PROVIDED MATERIAL
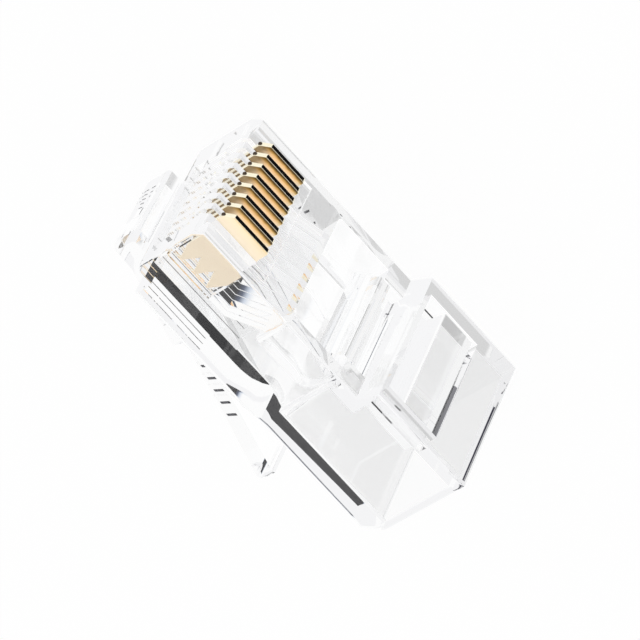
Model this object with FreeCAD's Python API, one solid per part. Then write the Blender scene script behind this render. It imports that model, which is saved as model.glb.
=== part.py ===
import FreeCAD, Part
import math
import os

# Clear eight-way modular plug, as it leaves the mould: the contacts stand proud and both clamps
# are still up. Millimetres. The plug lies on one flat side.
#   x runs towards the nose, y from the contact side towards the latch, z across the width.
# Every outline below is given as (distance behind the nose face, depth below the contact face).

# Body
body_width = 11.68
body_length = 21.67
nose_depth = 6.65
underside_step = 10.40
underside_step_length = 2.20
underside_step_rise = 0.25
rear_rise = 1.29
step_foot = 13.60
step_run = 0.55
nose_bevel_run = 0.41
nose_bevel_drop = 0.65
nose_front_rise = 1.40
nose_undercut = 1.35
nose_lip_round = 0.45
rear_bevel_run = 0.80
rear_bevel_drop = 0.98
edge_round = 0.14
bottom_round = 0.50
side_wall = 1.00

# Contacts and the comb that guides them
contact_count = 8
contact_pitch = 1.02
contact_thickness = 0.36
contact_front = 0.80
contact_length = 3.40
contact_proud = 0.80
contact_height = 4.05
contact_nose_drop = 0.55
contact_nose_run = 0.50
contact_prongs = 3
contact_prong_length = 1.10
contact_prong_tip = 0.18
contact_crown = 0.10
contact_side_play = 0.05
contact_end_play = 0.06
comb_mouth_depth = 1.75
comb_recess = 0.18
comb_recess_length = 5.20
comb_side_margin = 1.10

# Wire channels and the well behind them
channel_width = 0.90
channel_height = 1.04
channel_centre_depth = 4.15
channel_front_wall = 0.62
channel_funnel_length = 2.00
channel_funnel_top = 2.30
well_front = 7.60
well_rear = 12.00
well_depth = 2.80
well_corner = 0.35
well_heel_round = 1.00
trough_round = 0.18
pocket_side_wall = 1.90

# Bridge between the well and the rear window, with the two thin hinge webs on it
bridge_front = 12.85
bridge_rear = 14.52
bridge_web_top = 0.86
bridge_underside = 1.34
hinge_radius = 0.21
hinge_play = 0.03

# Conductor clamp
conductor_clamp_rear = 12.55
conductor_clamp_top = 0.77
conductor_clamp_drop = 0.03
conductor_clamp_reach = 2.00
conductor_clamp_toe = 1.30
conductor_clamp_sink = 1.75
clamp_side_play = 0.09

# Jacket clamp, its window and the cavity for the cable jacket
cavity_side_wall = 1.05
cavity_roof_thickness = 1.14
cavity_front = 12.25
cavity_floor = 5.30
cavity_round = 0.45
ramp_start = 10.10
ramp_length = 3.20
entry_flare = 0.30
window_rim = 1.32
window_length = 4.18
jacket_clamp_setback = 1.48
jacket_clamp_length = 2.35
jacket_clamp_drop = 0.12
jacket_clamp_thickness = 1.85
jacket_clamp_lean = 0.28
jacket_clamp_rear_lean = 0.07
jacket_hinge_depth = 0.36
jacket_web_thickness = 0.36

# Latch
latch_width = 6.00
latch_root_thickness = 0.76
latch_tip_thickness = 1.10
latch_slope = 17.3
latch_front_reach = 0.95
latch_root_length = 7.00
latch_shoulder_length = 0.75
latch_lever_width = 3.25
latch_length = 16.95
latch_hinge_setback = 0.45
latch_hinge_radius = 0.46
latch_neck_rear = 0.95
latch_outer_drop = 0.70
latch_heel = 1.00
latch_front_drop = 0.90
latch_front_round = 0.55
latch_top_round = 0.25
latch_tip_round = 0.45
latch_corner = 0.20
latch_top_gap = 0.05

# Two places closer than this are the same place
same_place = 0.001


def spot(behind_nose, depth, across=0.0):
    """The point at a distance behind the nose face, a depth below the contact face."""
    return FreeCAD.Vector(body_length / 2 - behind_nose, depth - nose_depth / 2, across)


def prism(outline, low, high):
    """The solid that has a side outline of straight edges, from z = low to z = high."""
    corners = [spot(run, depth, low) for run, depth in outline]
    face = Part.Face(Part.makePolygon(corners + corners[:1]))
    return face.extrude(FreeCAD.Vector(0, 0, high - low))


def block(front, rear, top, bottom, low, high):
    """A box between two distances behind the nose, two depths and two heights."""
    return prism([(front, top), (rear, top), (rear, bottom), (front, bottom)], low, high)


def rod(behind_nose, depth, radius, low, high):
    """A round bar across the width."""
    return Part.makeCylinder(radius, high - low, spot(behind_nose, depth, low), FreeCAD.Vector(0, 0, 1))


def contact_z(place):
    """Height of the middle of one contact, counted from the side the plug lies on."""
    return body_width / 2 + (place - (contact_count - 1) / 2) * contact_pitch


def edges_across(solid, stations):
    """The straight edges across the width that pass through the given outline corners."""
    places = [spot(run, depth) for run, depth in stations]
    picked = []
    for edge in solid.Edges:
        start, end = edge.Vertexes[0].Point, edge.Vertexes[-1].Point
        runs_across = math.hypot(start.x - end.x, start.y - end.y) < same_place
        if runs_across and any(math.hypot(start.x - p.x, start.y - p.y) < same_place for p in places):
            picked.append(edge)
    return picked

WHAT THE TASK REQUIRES
For each line in the data above that contains the string "FreeCAD", extract the line.

TASK RESPONSE
Model this object with FreeCAD's Python API, one solid per part. Then write the Blender scene script behind this render. It imports that model, which is saved as model.glb.
import FreeCAD, Part
    return FreeCAD.Vector(body_length / 2 - behind_nose, depth - nose_depth / 2, across)
    return face.extrude(FreeCAD.Vector(0, 0, high - low))
    return Part.makeCylinder(radius, high - low, spot(behind_nose, depth, low), FreeCAD.Vector(0, 0, 1))